The best thing we watched on telly tonight was Tenko, but since that's a week-old recording of a decades-old series, it doesn't really count as "tonight's telly", does it?

No, tonight was the second episode of Ashes to Ashes. It was, I'm glad to say, a great improvement on episode one. Compared to Life on Mars, it's a load of shallow tosh - but compared to last week's episode, it's fun and entertaining. Alex's conviction that her colleagues are just imaginary constructs still threatens to kneecap the drama, but apart from that I found tonight's episode much more enjoyable than last week's.

Then the was The Big Bang Theory, a new American sitcom about a bunch of socially inept physicists. how could I not watch this?

It turned out to be a simultaneous experience of joy and frustration. Joy, because the script was wonderful. Seriously, it really rang true for me as a physicist. It's not just that the jargon was right, though that was impressive enough. It was that the mindset of physicists was brilliantly captured by the writer. These were my people.

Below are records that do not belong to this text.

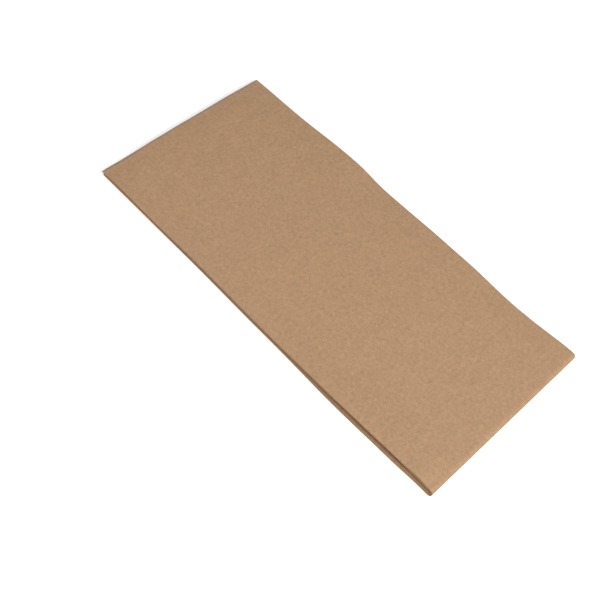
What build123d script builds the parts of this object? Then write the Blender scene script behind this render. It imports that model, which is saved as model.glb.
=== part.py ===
from build123d import *
import os
from math import pi

# A folded paper dinner napkin, lying flat.  Units are millimetres.
#
# One sheet of brown tissue is folded in half across its width, in half again, and then in
# half along its length, which gives eight layers.  Its four panels across the width are
# called outer, inner, middle and last, in the order in which they follow each other.
#
# X runs along the folded napkin, with the last, cross fold at +X and the open end at -X.
# Y runs across it, with the closed long fold at +Y and the raw edges at -Y.  Z is up, and
# the origin is the centre of the napkin's underside.

# The flat sheet
sheet_width = 381.0       # across the four panels
sheet_length = 406.4      # along the two halves
sheet_thickness = 0.22    # both plies together, uncompressed

# How it is folded
layer_gap = 0.27          # air between two layers
nose_setback = 1.5        # the first fold's nose lies this far inside the top raw edge
raw_edge_step = 0.3       # the under raw edge lies this far inside the top one
end_creep = 0.9           # the innermost layer stands out this far at the open end

# The stack: heights of the upper four layers' middles above the plane that parts the halves
pitch = sheet_thickness + layer_gap
half_sheet = sheet_thickness / 2
inner_height = 0.5 * pitch
middle_height = 1.5 * pitch
last_height = 2.5 * pitch
outer_height = 3.5 * pitch
half_stack = outer_height + half_sheet

# Radii of the folds, at the middle of the sheet
nose_radius = (middle_height - inner_height) / 2
inside_fold_radius = (last_height - middle_height) / 2
outside_fold_radius = (outer_height - inner_height) / 2
long_fold_height = (outer_height + inner_height) / 2

# Across the width, the straight runs and the three folds' arcs use up the sheet
fold_arcs = pi * (nose_radius + inside_fold_radius + outside_fold_radius)
nose_reach = nose_setback + nose_radius + half_sheet
outer_run = (sheet_width - fold_arcs + raw_edge_step + 2 * nose_reach) / 4
folded_width = outer_run + outside_fold_radius + half_sheet
raw_edge_y = -folded_width / 2
nose_y = raw_edge_y + nose_reach
long_fold_y = raw_edge_y + outer_run

# Along the length, the cross fold's arc is counted at the middle of the upper four layers
mean_run = (sheet_length - pi * long_fold_height) / 2
longest_run = mean_run + end_creep / 2
folded_length = longest_run + half_stack
open_end_x = -folded_length / 2
cross_fold_x = open_end_x + longest_run

# The section lies where the cross fold starts, with its origin on the parting plane
section_plane = Plane(origin=(cross_fold_x, 0, half_stack), x_dir=(0, 1, 0), z_dir=(1, 0, 0))
parting_plane = Plane.XY.offset(half_stack)
cross_fold_axis = Axis((cross_fold_x, 0, half_stack), (0, 1, 0))

# The open end leans back by the creep, from the innermost layer to the outermost one
open_end_plane = Plane(
    origin=(open_end_x, 0, half_stack + layer_gap / 2),
    x_dir=(0, 1, 0),
    z_dir=(half_stack - layer_gap / 2, 0, -end_creep),
)

with BuildPart() as napkin:
    # The four panels of the upper half, followed from the top raw edge to the under one
    with BuildSketch(section_plane) as section:
        with BuildLine():
            Line((raw_edge_y, outer_height), (long_fold_y, outer_height))
            CenterArc((long_fold_y, long_fold_height), outside_fold_radius, 90, -180)
            Line((long_fold_y, inner_height), (nose_y, inner_height))
            CenterArc((nose_y, inner_height + nose_radius), nose_radius, -90, -180)
            Line((nose_y, middle_height), (long_fold_y, middle_height))
            CenterArc((long_fold_y, long_fold_height), inside_fold_radius, -90, 180)
            Line((long_fold_y, last_height), (raw_edge_y + raw_edge_step, last_height))
        trace(line_width=sheet_thickness)

    # The upper half runs back from the cross fold to the open end, and is cut there
    extrude(amount=-longest_run)
    split(bisect_by=open_end_plane, keep=Keep.TOP)

    # The lower half is its mirror image, and the cross fold joins the two
    mirror(about=parting_plane)
    revolve(section.sketch, axis=cross_fold_axis, revolution_arc=180)

napkin.part.label = "napkin"

os.makedirs("parts", exist_ok=True)
export_step(napkin.part, "parts/napkin.step")
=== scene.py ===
"""A folded brown paper napkin on a white table, around its CAD frame.

The napkin is one sheet, folded in half across its width, in half again, and then in half along
its length.  Its four panels across the width are called outer, inner, middle and last.  Shapes
are worked out in millimetres, in the frame of the part, and turned into metres at the end.
"""

import bpy
import math
import numpy as np
from mathutils import Matrix, Vector


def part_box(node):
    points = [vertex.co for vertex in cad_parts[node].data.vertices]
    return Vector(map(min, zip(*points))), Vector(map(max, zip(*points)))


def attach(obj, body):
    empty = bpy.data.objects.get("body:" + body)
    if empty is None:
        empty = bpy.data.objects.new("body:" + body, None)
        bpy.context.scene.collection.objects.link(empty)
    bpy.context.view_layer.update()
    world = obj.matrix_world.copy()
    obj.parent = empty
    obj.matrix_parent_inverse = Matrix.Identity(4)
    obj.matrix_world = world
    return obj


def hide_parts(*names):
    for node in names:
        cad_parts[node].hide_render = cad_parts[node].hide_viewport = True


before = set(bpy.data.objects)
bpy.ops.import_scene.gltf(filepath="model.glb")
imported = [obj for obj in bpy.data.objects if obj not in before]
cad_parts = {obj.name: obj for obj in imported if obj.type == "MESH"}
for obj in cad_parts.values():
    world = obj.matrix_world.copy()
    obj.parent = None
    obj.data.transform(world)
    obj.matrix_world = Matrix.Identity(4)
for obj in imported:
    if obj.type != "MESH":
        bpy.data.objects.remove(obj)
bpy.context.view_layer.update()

MM = 0.001

# The flat sheet, and how far its edges are offset by the folding, as in the CAD model
SHEET_WIDTH, SHEET_LENGTH = 381.0, 406.4
SHEET_THICKNESS = 0.22
NOSE_SETBACK = 1.5
RAW_EDGE_STEP = 0.3
END_CREEP = 0.9
LAYERS = 8
FOLD_SPRING = 0.35        # how far the cross fold springs out past its place in the CAD model

# How finely the sheet is divided
RUN_STEPS = 34            # across one panel
LENGTH_STEPS = 140        # along one half
FOLD_STEPS = 8            # round each fold between panels
CROSS_FOLD_STEPS = 12     # round the cross fold

# How relaxed paper differs from the evenly folded CAD model.  Each hump of the closed long fold
# has a size, a place along X and a width.
FAR_HUMPS = [(0.9, -42, 22), (0.4, -28, 10), (0.42, 30, 26), (-0.35, 66, 12), (0.6, 100, 14)]
HUMP_LIFT = 0.35          # a hump's lift off the table
HUMP_BULGE = 0.7          # a hump's outward shift
HUMP_LOOSENESS = 0.45     # a hump's extra air
FAR_PRESSURE = 0.2        # air missing along the closed long fold
BASE_LOOSENESS = 0.88     # share of the CAD model's air, before the fields below
LEAST_LOOSENESS = 0.4
PUFFED_MIDDLE = 0.6
PRESSED_CORNER = 0.75     # at the near left
SPRUNG_CORNER = 0.25      # at the near right, where all the folds meet
SPRUNG_FOLD = 0.12        # beside the cross fold
EDGE_WANDER = 0.12        # of a raw edge, sideways
UPPER_GAP, UPPER_GAP_GROWTH = 0.1, 0.7      # between nose and raw edges, and towards the cross fold
LOWER_GAP, LOWER_GAP_GROWTH = 0.1, 0.3

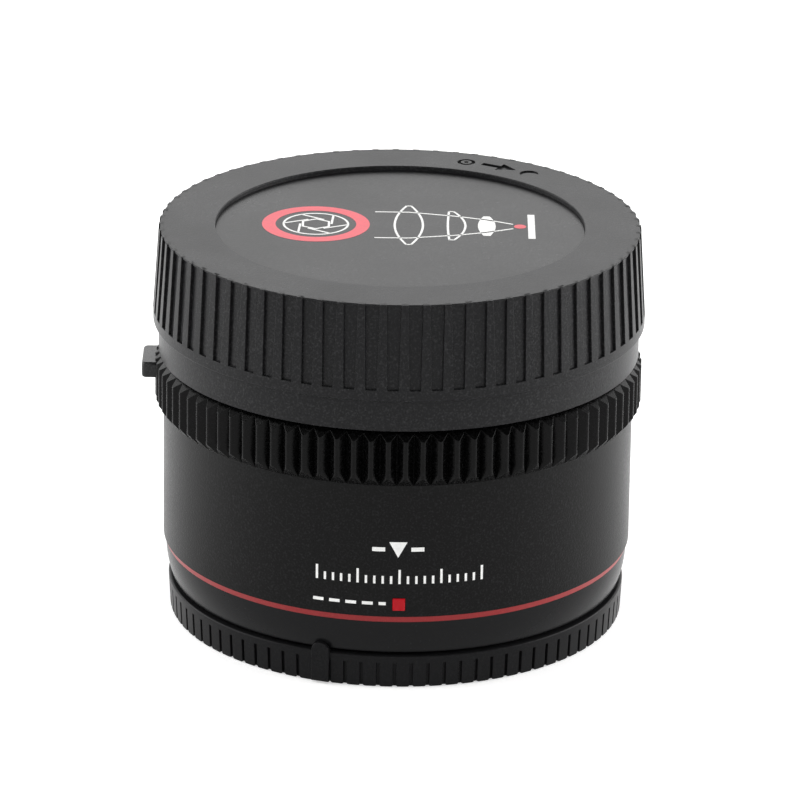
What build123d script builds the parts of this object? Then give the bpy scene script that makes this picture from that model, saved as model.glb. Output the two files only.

Or at least, they should have been. Two problems kept the show from greatness. The first, and worst, was the acting. The whole script was realised with that terribly mannered, arch, US sitcom style of acting that just screams "Laugh! Laugh at me! Look, I'm doing a funny voice, with outlandish mannerisms to boot! Laugh, damn you all, laugh!" It would have been so much realer, and so much funnier, with more naturalistic performances. US sitcoms can manage this - see the US version of The Office - but I spent most of the time imagining how easy it would be to shift this script to the UK just by changing a handful of words, and how much better it would be with proper British screen acting. The second issue was the laugh track. These are generally hateful at the best of times, but this one was so exuberant, and featured so many random shouts and call-outs, that I imagined it might itself build into a lecture on Aristotle's theory of humour.

It's sad because with a few stylistic tweaks this could be a great show.